An old baseball saying is that good pitching will stop good hitting. Over the first two months of the 1993 season the Detroit Tigers made it look like no one in the league had good pitching. The ’93 team is largely forgotten today, but that season they were as powerful a lineup as the Tigers have ever had, and for several weeks they lit up the league, scoring runs at an alarming and eye-popping rate.
They were the oldest team in the league and their leader was the dean of all managers. The white-haired Sparky Anderson was in his 25th season in the majors and his 16th in Detroit. The club wasn’t expected to do much after a sixth place finish the previous season. The pitching staff was riddled with holes, especially the bullpen. But the Tigers were in first place as late as June 25, and early in the year they looked like they may set a record for run scoring.
At the heart of the team were three stars left over from the glory days of the 1980s: 36-year old second baseman Lou Whitaker, 36-year old outfielder Kirk Gibson, and 35-year old shortstop Alan Trammell. There was also behemoth Cecil Fielder at first base, young star shortstop Travis Fryman, and catcher Chad Kreuter.
“We were a team that got on base and could score in lots of ways,” said center fielder Milt Cuyler, who stoled 13 bases in part-time duty. “But mostly, the big guys could smack the ball.”
A former two-time home run champion, Fielder was one of those big guys. In ’93 he hit 30 homers and continued his penchant for driving in runs with 113 RBI. The Tigers ended up second in the league in homers with 178, with eight players hitting at least 10. Fryman socked 22, Kreuter 15, Gibson 13, and Trammell 12.
Three players exemplified the offense-minded ’93 Tigers, two of them switch-hitters: Tony Phillips and Mickey Tettleton. Phillips could play just about anywhere in the field and even DH, but he mostly ended up in the outfield. A patient leadoff man, “Tony the Tiger” set the table for the Tiger run machine.
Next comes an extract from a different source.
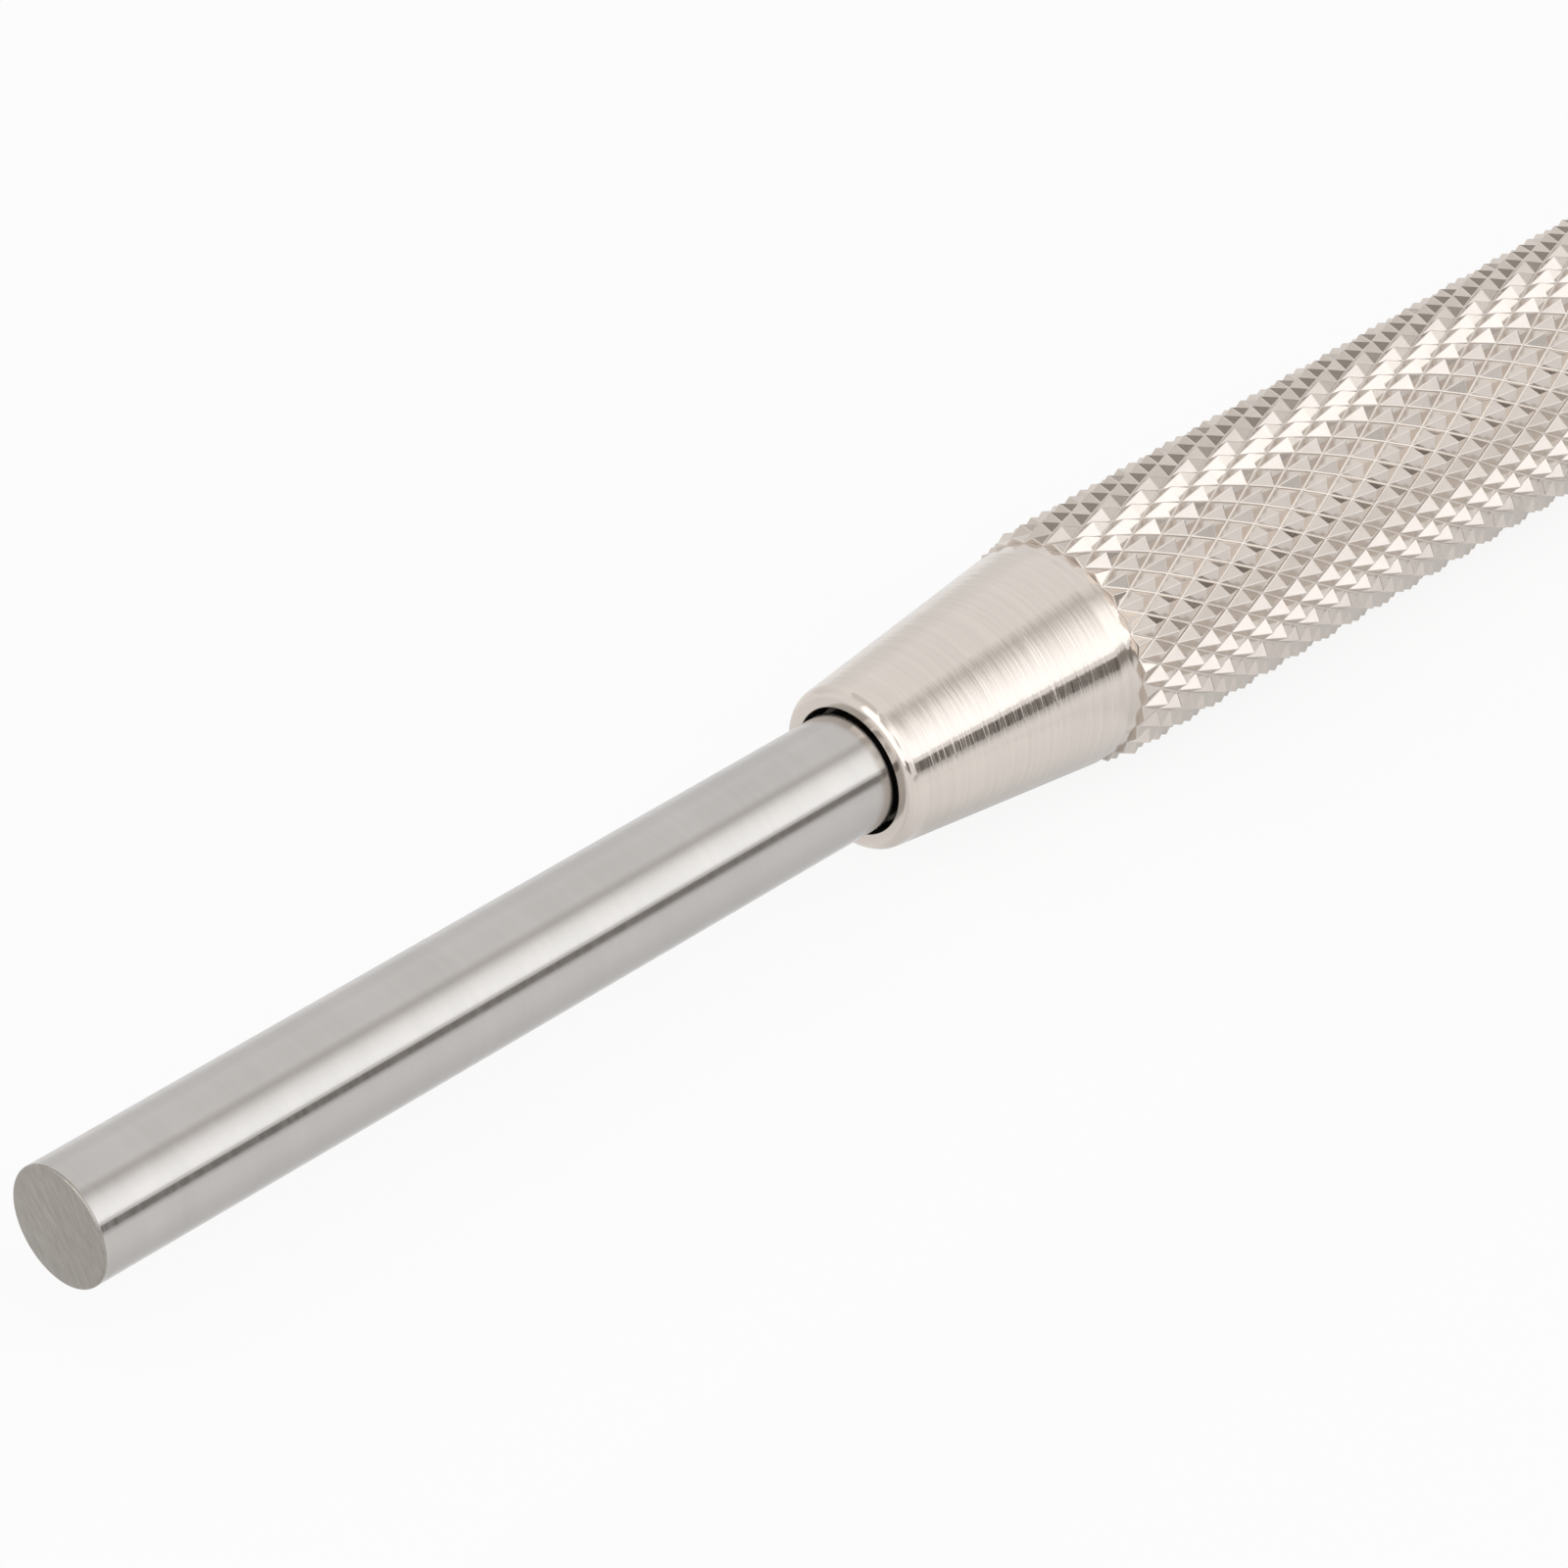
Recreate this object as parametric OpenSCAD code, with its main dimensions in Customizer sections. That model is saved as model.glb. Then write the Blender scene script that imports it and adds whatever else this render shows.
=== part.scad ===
// Pin punch with a sliding guide sleeve.
// A ground steel pin is pressed into a plain striking head. A knurled and nickel-plated
// sleeve slides and turns on the pin, and steadies it while it drives a pin out of a hole.
// The tool lies along X. The origin is the centre of the pin's flat working face, and
// the pin runs back from there towards +X. All sizes are in millimetres.

/* [Punch pin] */
// Diameter of the ground working pin
pin_d = 5.9; // [5.2:0.1:6.3]
// Length from the working face to where the grinding stops
ground_len = 48.2; // [40:0.1:56]
// Width of the run-out groove at the end of the ground length
runout_w = 1.0; // [0.6:0.1:2]
// Depth of the run-out groove
runout_depth = 0.2; // [0.18:0.02:0.4]
// Small bevel round the edge of the working face
tip_bevel = 0.12; // [0.05:0.01:0.4]

/* [Guide sleeve] */
// Diameter of the bar that the sleeve is turned from
sleeve_d = 12; // [11.6:0.1:14]
// Length of the sleeve
sleeve_len = 81.7; // [70:0.5:90]
// Length of the tapered nose
nose_len = 13; // [10:0.5:15]
// Diameter that the taper points at where it meets the front plane
nose_front_d = 8.15; // [8:0.05:9]
// Diameter at the rear end of the taper
nose_rear_d = 11; // [10.2:0.1:11]
// Rounding of the front lip
lip_round = 0.55; // [0.2:0.05:0.55]
// Length of the plain band between the taper and the knurl
front_band_len = 1.2; // [0.5:0.1:4]
// Length of the plain band behind the knurl
rear_band_len = 6; // [2:0.5:10]
// Bevel at the rear end of the sleeve
rear_bevel = 0.6; // [0.2:0.1:1]

/* [Knurl] */
// Distance between neighbouring grooves, square to them
knurl_pitch = 1.2; // [1:0.05:1.6]
// Depth from the points of the knurl to its grooves
knurl_depth = 0.55; // [0.3:0.05:0.7]
// Height of the points above the plain bands
knurl_rise = 0.1; // [0.02:0.01:0.2]
// Lean of the grooves that climb to the right of the axis, in degrees
right_lean = 34; // [20:0.5:45]
// Share of a groove's spacing that each row of points turns by; a half gives even diamonds
row_turn_share = 0.6; // [0.4:0.05:0.6]

/* [Guiding] */
// Radial clearance between the pin and what slides on it
run_gap = 0.05; // [0.02:0.01:0.09]
// Extra radius of the wider mouth in front of the guide bore
mouth_room = 0.2; // [0.1:0.05:0.45]
// Depth of the wider mouth
mouth_depth = 2.4; // [1:0.1:4]
// Small bevel at the edge of the mouth
mouth_bevel = 0.1; // [0.05:0.05:0.2]
// Length of the guide bore behind the mouth
guide_len = 13.6; // [8:0.1:14]
// Radius of the hollow round the pin, beyond the pin itself
hollow_room = 1.35; // [1.2:0.05:1.6]
// Length of the bush that closes the rear of the sleeve
bush_len = 12; // [8:0.5:16]

/* [Rings] */
// Depth of the friction ring's groove in the pin
friction_groove_depth = 0.45; // [0.3:0.05:0.6]
// Free length on each side of the friction ring in its groove
friction_side_gap = 0.1; // [0.05:0.05:0.3]
// Distance from the end of the guide bore to the friction ring's groove
friction_setback = 1.4; // [0.8:0.1:2]
// Width of the pin left between the two rings' grooves
ring_land = 2.85; // [1:0.05:5]
// Wire diameter of the stop ring
stop_wire_d = 1.2; // [1:0.1:1.4]
// Depth of the stop ring's groove in the pin
stop_groove_depth = 0.5; // [0.3:0.05:0.6]
// Free length on each side of the stop ring in its groove
stop_side_gap = 0.05; // [0.03:0.01:0.1]
// Angle left open between the stop ring's ends, in degrees
stop_opening = 40; // [20:5:90]
// Room left between the bush and the stop ring at full travel
stop_gap = 0.3; // [0.2:0.05:0.5]

/* [Striking head] */
// Diameter of the striking head
head_d = 12; // [10:0.1:12.1]
// Length of the striking head
head_len = 19.7; // [15:0.1:25]
// Bevel width round the striking face, measured along the radius
face_bevel = 1.1; // [0.5:0.1:2]
// Bevel length round the striking face, measured along the axis
face_bevel_len = 1.6; // [0.5:0.1:3]
// Bevel at the front end of the head
head_front_bevel = 0.5; // [0.2:0.1:1]
// Depth that the pin is pressed into the head
press_depth = 13; // [8:0.5:14]
// Space left at the bottom of the head's hole
hole_end_gap = 0.5; // [0.2:0.1:1]
// Room between the sleeve at rest and the head
head_gap = 0.3; // [0.2:0.05:0.5]
// Room between the run-out groove's front edge and the sleeve's front plane at rest
mouth_setback = 0.1; // [0.1:0.05:0.5]

/* [Hidden] */

// How far a cut runs past the face that it opens
cut_over = 1;
round_fn = 96;
ring_fn = 48;
arc_steps = 6;
full_turn = 360;
square_angle = 90;

pin_r = pin_d / 2;
guide_r = pin_r + run_gap;
mouth_r = pin_r + mouth_room;
hollow_r = pin_r + hollow_room;
sleeve_r = sleeve_d / 2;

// Places along the axis at rest, counted from the working face
sleeve_front = ground_len + mouth_setback;
sleeve_rear = sleeve_front + sleeve_len;
head_front = sleeve_rear + head_gap;
head_rear = head_front + head_len;
pin_rear = head_front + press_depth;
guide_end = sleeve_front + mouth_depth + guide_len;
bush_front = sleeve_rear - bush_len;
knurl_front = sleeve_front + nose_len + front_band_len;
knurl_rear = sleeve_rear - rear_band_len;

// The friction ring fills the space between its groove and the hollow, less the running gaps
friction_wire_d = hollow_room + friction_groove_depth - 2 * run_gap;
friction_groove_w = friction_wire_d + 2 * friction_side_gap;
friction_front = guide_end + friction_setback;
friction_mid = friction_front + friction_groove_w / 2;
friction_mid_r = hollow_r - run_gap - friction_wire_d / 2;

// The sleeve slides forward until its bush meets the stop ring
stop_groove_w = stop_wire_d + 2 * stop_side_gap;
stop_mid = friction_front + friction_groove_w + ring_land + stop_groove_w / 2;
travel = bush_front - stop_mid - stop_wire_d / 2 - stop_gap;
stop_mid_r = pin_r - stop_groove_depth + run_gap + stop_wire_d / 2;

// The tapered nose and its rounded lip
nose_front_r = nose_front_d / 2;
nose_rear_r = nose_rear_d / 2;
nose_slope = atan((nose_rear_r - nose_front_r) / nose_len);
lip_mid_r = nose_front_r + lip_round * tan(nose_slope) - lip_round / cos(nose_slope);

// The knurl's points and grooves stand on rows round the sleeve
knurl_len = knurl_rear - knurl_front;
knurl_tip_r = sleeve_r + knurl_rise;
knurl_root_r = knurl_tip_r - knurl_depth;
left_lean = atan(tan(right_lean) * (1 - row_turn_share) / row_turn_share);
mean_lean = (right_lean + left_lean) / 2;
knurl_starts = round(PI * sleeve_d * cos(mean_lean) / knurl_pitch);
lean_sum = tan(right_lean) + tan(left_lean);
knurl_rows = round(knurl_len * knurl_starts * lean_sum / (PI * sleeve_d));
row_step = knurl_len / knurl_rows;
start_angle = full_turn / knurl_starts;

echo(pin_d=pin_d, overall_len=head_rear, sleeve_front=sleeve_front, guide_end=guide_end);
echo(bush_front=bush_front, knurl_front=knurl_front, knurl_rear=knurl_rear, pin_rear=pin_rear);
echo(friction_mid=friction_mid, friction_wire_d=friction_wire_d, stop_mid=stop_mid, travel=travel);
echo(knurl_starts=knurl_starts, knurl_rows=knurl_rows, row_step=row_step, nose_slope=nose_slope);

// Turns what is drawn up the Z axis so that it lies along X
module along_axis() {
    rotate([0, square_angle, 0])
        children();
}

// A plain round length of radius r, from place a to place b on the axis
module rod(a, b, r) {
    translate([0, 0, a])
        cylinder(h = b - a, r = r, $fn = round_fn);
}

// A round length whose radius runs from ra at place a to rb at place b
module taper(a, b, ra, rb) {
    translate([0, 0, a])
        cylinder(h = b - a, r1 = ra, r2 = rb, $fn = round_fn);
}

// A square-sided groove turned into a rod of radius r
module groove(a, b, r, depth) {
    difference() {
        rod(a, b, r + cut_over);
        rod(a - cut_over, b + cut_over, r - depth);
    }
}

// A ring of round wire, open by the angle gap
module wire_ring(place, mid_r, wire_d, gap) {
    translate([0, 0, place])
        rotate([0, 0, gap / 2])
            rotate_extrude(angle = full_turn - gap, $fn = round_fn)
                translate([mid_r, 0])
                    circle(d = wire_d, $fn = ring_fn);
}

// The ground pin, with grooves for the grinding run-out and for the two rings
module punch_pin() {
    color([0.74, 0.73, 0.71])
        along_axis()
            difference() {
                union() {
                    taper(0, tip_bevel, pin_r - tip_bevel, pin_r);
                    rod(tip_bevel, pin_rear, pin_r);
                }
                groove(ground_len, ground_len + runout_w, pin_r, runout_depth);
                groove(
                    friction_front, friction_front + friction_groove_w,
                    pin_r, friction_groove_depth
                );
                groove(
                    stop_mid - stop_groove_w / 2, stop_mid + stop_groove_w / 2,
                    pin_r, stop_groove_depth
                );
            }
}

// The plain round head that the hammer strikes, with a blind hole for the pin
module striking_head() {
    head_r = head_d / 2;
    bevel_start = head_rear - face_bevel_len;
    color([0.72, 0.70, 0.67])
        along_axis()
            difference() {
                union() {
                    taper(head_front, head_front + head_front_bevel, head_r - head_front_bevel, head_r);
                    rod(head_front + head_front_bevel, bevel_start, head_r);
                    taper(bevel_start, head_rear, head_r, head_r - face_bevel);
                }
                rod(head_front - cut_over, pin_rear + hole_end_gap, pin_r);
            }
}

// Points on the rounded lip, from the front plane to the taper
lip_points = [
    for (k = [0:arc_steps])
        let (a = -square_angle + k / arc_steps * (square_angle - nose_slope))
            [lip_mid_r + lip_round * cos(a), lip_round + lip_round * sin(a)]
];

// The nose and the plain front band, turned as one outline
module nose_solid() {
    translate([0, 0, sleeve_front])
        rotate_extrude($fn = round_fn)
            polygon(concat(
                [[0, 0]],
                lip_points,
                [
                    [nose_rear_r, nose_len],
                    [nose_rear_r, nose_len + front_band_len],
                    [0, nose_len + front_band_len]
                ]
            ));
}

// A point on row m of the knurl: the grooves cross at whole steps, the tips stand half a step on
function knurl_point(m, step, r) =
    let (a = start_angle * (step + m * row_turn_share))
        [r * cos(a), r * sin(a), knurl_front + m * row_step];

// The knurled length: four slanted facets round each tip
module knurl_solid() {
    ring = 2 * knurl_starts;
    points = [
        for (m = [0:knurl_rows])
            for (i = [0:knurl_starts - 1])
                each [
                    knurl_point(m, i, knurl_root_r),
                    knurl_point(m, i + 1 / 2, knurl_tip_r)
                ]
    ];
    // Number of the groove crossing and of the tip on row m at step i
    function crossing(m, i) = m * ring + 2 * (i % knurl_starts);
    function tip(m, i) = crossing(m, i) + 1;
    facets = [
        for (m = [0:knurl_rows - 1])
            for (i = [0:knurl_starts - 1])
                each [
                    [tip(m, i), crossing(m, i), crossing(m + 1, i)],
                    [tip(m, i), crossing(m + 1, i), crossing(m, i + 1)],
                    [tip(m + 1, i), crossing(m, i + 1), crossing(m + 1, i)],
                    [tip(m + 1, i), crossing(m + 1, i + 1), crossing(m, i + 1)]
                ]
    ];
    // Each end is closed by triangles that meet at its centre
    front_centre = len(points);
    rear_centre = front_centre + 1;
    last_row = knurl_rows * ring;
    front_cap = [for (i = [0:ring - 1]) [front_centre, i, (i + 1) % ring]];
    rear_cap = [for (i = [0:ring - 1]) [rear_centre, last_row + (i + 1) % ring, last_row + i]];
    centres = [[0, 0, knurl_front], [0, 0, knurl_rear]];
    polyhedron(
        points = concat(points, centres),
        faces = concat(facets, front_cap, rear_cap),
        convexity = 4
    );
}

// The knurled sleeve: nose, knurl and rear band, hollow for the pin, the rings and the bush
module guide_sleeve() {
    color([0.84, 0.81, 0.77])
        along_axis()
            difference() {
                union() {
                    nose_solid();
                    knurl_solid();
                    rod(knurl_rear, sleeve_rear - rear_bevel, sleeve_r);
                    taper(sleeve_rear - rear_bevel, sleeve_rear, sleeve_r, sleeve_r - rear_bevel);
                }
                taper(
                    sleeve_front - mouth_bevel, sleeve_front + mouth_bevel,
                    mouth_r + 2 * mouth_bevel, mouth_r
                );
                rod(sleeve_front - cut_over, sleeve_front + mouth_depth, mouth_r);
                rod(sleeve_front, guide_end + cut_over, guide_r);
                rod(guide_end, sleeve_rear + cut_over, hollow_r);
            }
}

// The bush pressed into the rear of the sleeve, which also holds the sleeve on behind the stop ring
module rear_guide_bush() {
    color([0.72, 0.58, 0.36])
        along_axis()
            difference() {
                rod(bush_front, sleeve_rear, hollow_r);
                rod(bush_front - cut_over, sleeve_rear + cut_over, guide_r);
            }
}

// The rubber ring that drags on the hollow, so that the sleeve stays where it is put
module friction_ring() {
    color([0.08, 0.08, 0.08])
        along_axis()
            wire_ring(friction_mid, friction_mid_r, friction_wire_d, 0);
}

// The split spring-wire ring that stops the sleeve from sliding off the front
module stop_ring() {
    color([0.45, 0.46, 0.48])
        along_axis()
            wire_ring(stop_mid, stop_mid_r, stop_wire_d, stop_opening);
}

punch_pin();
striking_head();
guide_sleeve();
rear_guide_bush();
friction_ring();
stop_ring();
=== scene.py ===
# %% [markdown]
# # A pin punch with a sliding guide sleeve
#
# A pin punch drives a pin out of its hole. This one is a ground steel pin in a plain head,
# with a knurled sleeve that slides forward to steady the pin. The CAD model already holds
# every piece at its real size. This script gives the pieces that show their finish: a mirror
# of ground steel, satin nickel over turning lines, and a crisp diamond knurl.
#
# All lengths are in metres. The tool lies along X, with its working face at the origin.

# %% Load the frame
import math

import bpy
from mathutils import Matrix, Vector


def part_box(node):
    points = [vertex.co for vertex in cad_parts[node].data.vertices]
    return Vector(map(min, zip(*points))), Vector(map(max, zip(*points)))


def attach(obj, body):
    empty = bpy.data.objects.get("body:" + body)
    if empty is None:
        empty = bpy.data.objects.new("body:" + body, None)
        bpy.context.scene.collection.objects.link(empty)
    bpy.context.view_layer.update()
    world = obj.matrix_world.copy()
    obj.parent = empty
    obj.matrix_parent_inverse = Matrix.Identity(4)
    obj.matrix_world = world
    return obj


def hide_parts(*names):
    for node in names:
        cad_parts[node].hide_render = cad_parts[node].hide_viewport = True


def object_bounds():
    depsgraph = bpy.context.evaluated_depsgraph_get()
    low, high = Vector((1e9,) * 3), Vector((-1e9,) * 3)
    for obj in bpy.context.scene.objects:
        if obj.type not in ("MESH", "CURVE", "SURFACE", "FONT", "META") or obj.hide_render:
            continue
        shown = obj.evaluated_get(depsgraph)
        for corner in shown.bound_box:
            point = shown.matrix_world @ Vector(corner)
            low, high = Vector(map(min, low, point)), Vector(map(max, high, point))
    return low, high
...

He got on base via walk or hit more than 300 times and scored 113 runs while hitting for a .313 average.
Tettleton, known among his teammates as “Fruit Loop” because of his love affair with the cereal, was equally versatile. He caught, played first, and also saw duty in the outfield and at DH when needed. With power from both sides of the plate, Tettleton did some serious damage that year: 32 homers, 110 RBI, and 109 walks. The base on balls was an integral weapon for Sparky’s club in 1993. That season the Tigers drew 765 free passes, 110 more than the next closest total in the AL. The Tigers also swung and missed a lot, leading the league with more than 1,122 strikeouts.
The other player was Rob Deer, an all-or-nothing home run hitter who frequently swung so hard that he popped buttons on his uniform jersey. Deer got off to a red-hot start, but for the season he hit settled in with 14 homers and an anemic batting mark of .217. Amazingly, Deer struck out 120 times in just 90 games.
With a lineup built around patience and swing-from-the-heels power, the Tigers got off to an historic start in tallying runs. In their home opener the team pummeled the Athletics by the score of 20-4. In that game Fryman had five RBI, Tettleton plated four, and Fielder went 4-for-4 as the Tigers pounded out 18 hits and drew 12 walks. Four days later against the Mariners, the Tigers won 20-3, this time behind 20 hits and 10 more free passes. In that game Fryman and Kreuter each had four hits, Fryman scoring five times. The next day the team outslugged the M’s 8-7. But that was just the beginning. When the club went on the road to face the Twins for a three-game series in late April, Detroit pounded their way to victories by the scores of 12-4, 17-1, and 16-5. In the series Detroit banged out 46 hits and drew 22 walks while clubbing 11 homers and 23 extra-base hits.
“I’ve never seen anything like it,” Minnesota catcher Brian Harper said. “[They] just teed off on everything, [they] can score a lot of runs and win a lot of games with their lineup. It’s scary.”
In first place by April 23, the team stayed there for two months. Over the first six weeks of the season the vaunted Tiger offense was averaging 8.5 runs per game. They were on pace to score more than 1,300 runs!
But even with their success, Sparky was wary. “The key is pitching. You won’t win much with firepower… If we don’t get pitching, it doesn’t matter if we run nine Mickey Mantles up there.”
Sure enough, in June the team went on a 10-game losing skid during which they were outscored 80-31. The Tigers never really recovered from the losing streak, and finished in third place in their division. They did however lead the league in runs scored with 899, also leading in walks, on-base percentage, and slugging.
“That was a team that scared the rest of the league early on because we could hit,” Sparky said. But ultimately the lack of pitching did the ’93 team in.